'''

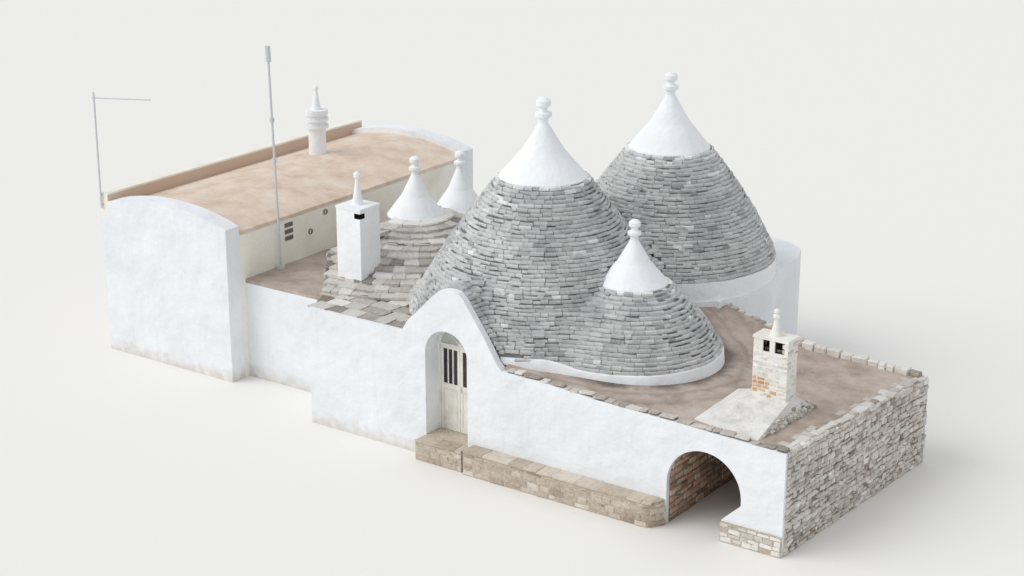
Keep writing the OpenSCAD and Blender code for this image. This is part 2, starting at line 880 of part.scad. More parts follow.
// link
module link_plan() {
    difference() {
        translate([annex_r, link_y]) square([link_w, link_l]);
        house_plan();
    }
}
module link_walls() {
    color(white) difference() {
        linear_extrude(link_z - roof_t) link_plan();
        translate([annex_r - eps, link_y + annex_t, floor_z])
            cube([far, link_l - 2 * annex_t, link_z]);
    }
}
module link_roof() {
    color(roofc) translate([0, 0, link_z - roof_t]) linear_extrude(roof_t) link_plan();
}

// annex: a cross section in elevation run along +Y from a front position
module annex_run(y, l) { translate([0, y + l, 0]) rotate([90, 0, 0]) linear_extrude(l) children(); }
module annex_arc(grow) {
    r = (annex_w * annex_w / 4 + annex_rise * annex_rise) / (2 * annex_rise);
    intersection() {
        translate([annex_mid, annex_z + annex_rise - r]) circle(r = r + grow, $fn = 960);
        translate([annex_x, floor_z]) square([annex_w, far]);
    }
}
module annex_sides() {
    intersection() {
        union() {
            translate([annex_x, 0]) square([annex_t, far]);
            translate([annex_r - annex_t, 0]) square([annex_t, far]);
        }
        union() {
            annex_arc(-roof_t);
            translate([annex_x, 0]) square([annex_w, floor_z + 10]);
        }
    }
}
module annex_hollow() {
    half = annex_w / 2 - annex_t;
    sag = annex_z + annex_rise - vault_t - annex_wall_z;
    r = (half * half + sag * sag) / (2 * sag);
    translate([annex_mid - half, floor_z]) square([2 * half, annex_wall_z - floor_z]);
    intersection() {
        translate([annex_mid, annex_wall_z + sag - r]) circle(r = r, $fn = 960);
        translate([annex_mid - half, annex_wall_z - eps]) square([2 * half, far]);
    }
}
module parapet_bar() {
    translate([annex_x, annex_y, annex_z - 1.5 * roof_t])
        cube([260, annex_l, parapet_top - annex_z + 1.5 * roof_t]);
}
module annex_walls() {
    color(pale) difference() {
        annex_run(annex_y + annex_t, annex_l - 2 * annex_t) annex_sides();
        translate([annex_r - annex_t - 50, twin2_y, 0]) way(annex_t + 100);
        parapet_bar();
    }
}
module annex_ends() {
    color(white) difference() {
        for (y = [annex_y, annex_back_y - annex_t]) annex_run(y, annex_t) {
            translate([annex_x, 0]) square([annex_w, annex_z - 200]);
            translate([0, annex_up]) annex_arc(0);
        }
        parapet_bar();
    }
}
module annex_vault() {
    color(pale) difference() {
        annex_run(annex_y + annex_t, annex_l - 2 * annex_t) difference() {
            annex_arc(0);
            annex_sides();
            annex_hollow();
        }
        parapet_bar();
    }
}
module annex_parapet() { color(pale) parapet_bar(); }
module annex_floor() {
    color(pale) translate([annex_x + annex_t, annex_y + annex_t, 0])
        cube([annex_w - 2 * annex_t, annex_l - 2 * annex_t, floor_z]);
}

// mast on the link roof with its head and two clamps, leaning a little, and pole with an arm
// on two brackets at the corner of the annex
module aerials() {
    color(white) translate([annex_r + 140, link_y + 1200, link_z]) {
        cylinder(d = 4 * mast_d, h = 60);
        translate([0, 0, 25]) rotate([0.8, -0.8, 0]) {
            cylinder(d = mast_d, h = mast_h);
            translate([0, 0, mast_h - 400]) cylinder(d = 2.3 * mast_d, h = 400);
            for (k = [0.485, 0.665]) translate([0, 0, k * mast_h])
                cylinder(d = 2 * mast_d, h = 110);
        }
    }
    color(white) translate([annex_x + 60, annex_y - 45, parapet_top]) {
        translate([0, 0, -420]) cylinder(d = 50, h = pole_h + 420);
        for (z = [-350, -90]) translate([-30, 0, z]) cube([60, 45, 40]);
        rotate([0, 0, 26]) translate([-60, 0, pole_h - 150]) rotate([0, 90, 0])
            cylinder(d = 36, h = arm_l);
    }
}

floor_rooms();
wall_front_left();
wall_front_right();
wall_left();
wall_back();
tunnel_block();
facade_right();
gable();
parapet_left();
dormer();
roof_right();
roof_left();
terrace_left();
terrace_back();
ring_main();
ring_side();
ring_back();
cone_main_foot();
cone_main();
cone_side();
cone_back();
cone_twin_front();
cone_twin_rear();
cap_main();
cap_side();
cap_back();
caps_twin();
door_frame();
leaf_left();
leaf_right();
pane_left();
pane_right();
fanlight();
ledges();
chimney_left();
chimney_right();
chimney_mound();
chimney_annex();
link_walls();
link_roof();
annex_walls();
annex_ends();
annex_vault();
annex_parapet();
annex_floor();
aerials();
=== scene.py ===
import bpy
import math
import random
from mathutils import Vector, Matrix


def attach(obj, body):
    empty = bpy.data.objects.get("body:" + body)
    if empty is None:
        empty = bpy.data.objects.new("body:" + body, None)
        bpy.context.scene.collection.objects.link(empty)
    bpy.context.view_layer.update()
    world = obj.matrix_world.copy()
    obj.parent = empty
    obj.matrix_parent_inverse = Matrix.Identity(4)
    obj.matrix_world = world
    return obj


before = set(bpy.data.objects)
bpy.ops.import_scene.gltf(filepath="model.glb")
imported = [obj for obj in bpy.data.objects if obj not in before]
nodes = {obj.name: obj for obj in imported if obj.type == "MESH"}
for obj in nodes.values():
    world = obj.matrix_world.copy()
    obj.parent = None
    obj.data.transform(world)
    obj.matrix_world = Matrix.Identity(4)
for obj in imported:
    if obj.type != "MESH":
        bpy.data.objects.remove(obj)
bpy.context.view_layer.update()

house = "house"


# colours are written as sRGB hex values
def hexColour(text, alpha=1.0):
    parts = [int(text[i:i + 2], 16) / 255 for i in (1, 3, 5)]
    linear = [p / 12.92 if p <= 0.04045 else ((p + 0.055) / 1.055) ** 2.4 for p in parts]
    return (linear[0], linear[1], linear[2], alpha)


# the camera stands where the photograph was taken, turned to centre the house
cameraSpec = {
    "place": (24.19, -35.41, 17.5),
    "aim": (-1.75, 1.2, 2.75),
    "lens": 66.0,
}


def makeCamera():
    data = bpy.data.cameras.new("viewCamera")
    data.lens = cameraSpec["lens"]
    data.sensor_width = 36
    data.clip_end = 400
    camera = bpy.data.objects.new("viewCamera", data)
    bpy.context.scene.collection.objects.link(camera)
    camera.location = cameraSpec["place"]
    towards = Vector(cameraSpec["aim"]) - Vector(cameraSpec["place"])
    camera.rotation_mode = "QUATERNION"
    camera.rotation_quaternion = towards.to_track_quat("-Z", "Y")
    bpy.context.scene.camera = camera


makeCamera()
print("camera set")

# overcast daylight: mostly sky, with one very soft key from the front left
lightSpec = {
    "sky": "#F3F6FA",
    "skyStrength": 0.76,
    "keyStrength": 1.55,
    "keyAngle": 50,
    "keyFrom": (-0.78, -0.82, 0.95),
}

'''

Written instruction -
Return verbatim the lines that run from the line containing "floor_rooms();" through the line containing "return (linear[0], linear[1], linear[2], alpha)", inclusive.

The answer -
floor_rooms();
wall_front_left();
wall_front_right();
wall_left();
wall_back();
tunnel_block();
facade_right();
gable();
parapet_left();
dormer();
roof_right();
roof_left();
terrace_left();
terrace_back();
ring_main();
ring_side();
ring_back();
cone_main_foot();
cone_main();
cone_side();
cone_back();
cone_twin_front();
cone_twin_rear();
cap_main();
cap_side();
cap_back();
caps_twin();
door_frame();
leaf_left();
leaf_right();
pane_left();
pane_right();
fanlight();
ledges();
chimney_left();
chimney_right();
chimney_mound();
chimney_annex();
link_walls();
link_roof();
annex_walls();
annex_ends();
annex_vault();
annex_parapet();
annex_floor();
aerials();
=== scene.py ===
import bpy
import math
import random
from mathutils import Vector, Matrix


def attach(obj, body):
    empty = bpy.data.objects.get("body:" + body)
    if empty is None:
        empty = bpy.data.objects.new("body:" + body, None)
        bpy.context.scene.collection.objects.link(empty)
    bpy.context.view_layer.update()
    world = obj.matrix_world.copy()
    obj.parent = empty
    obj.matrix_parent_inverse = Matrix.Identity(4)
    obj.matrix_world = world
    return obj


before = set(bpy.data.objects)
bpy.ops.import_scene.gltf(filepath="model.glb")
imported = [obj for obj in bpy.data.objects if obj not in before]
nodes = {obj.name: obj for obj in imported if obj.type == "MESH"}
for obj in nodes.values():
    world = obj.matrix_world.copy()
    obj.parent = None
    obj.data.transform(world)
    obj.matrix_world = Matrix.Identity(4)
for obj in imported:
    if obj.type != "MESH":
        bpy.data.objects.remove(obj)
bpy.context.view_layer.update()

house = "house"


# colours are written as sRGB hex values
def hexColour(text, alpha=1.0):
    parts = [int(text[i:i + 2], 16) / 255 for i in (1, 3, 5)]
    linear = [p / 12.92 if p <= 0.04045 else ((p + 0.055) / 1.055) ** 2.4 for p in parts]
    return (linear[0], linear[1], linear[2], alpha)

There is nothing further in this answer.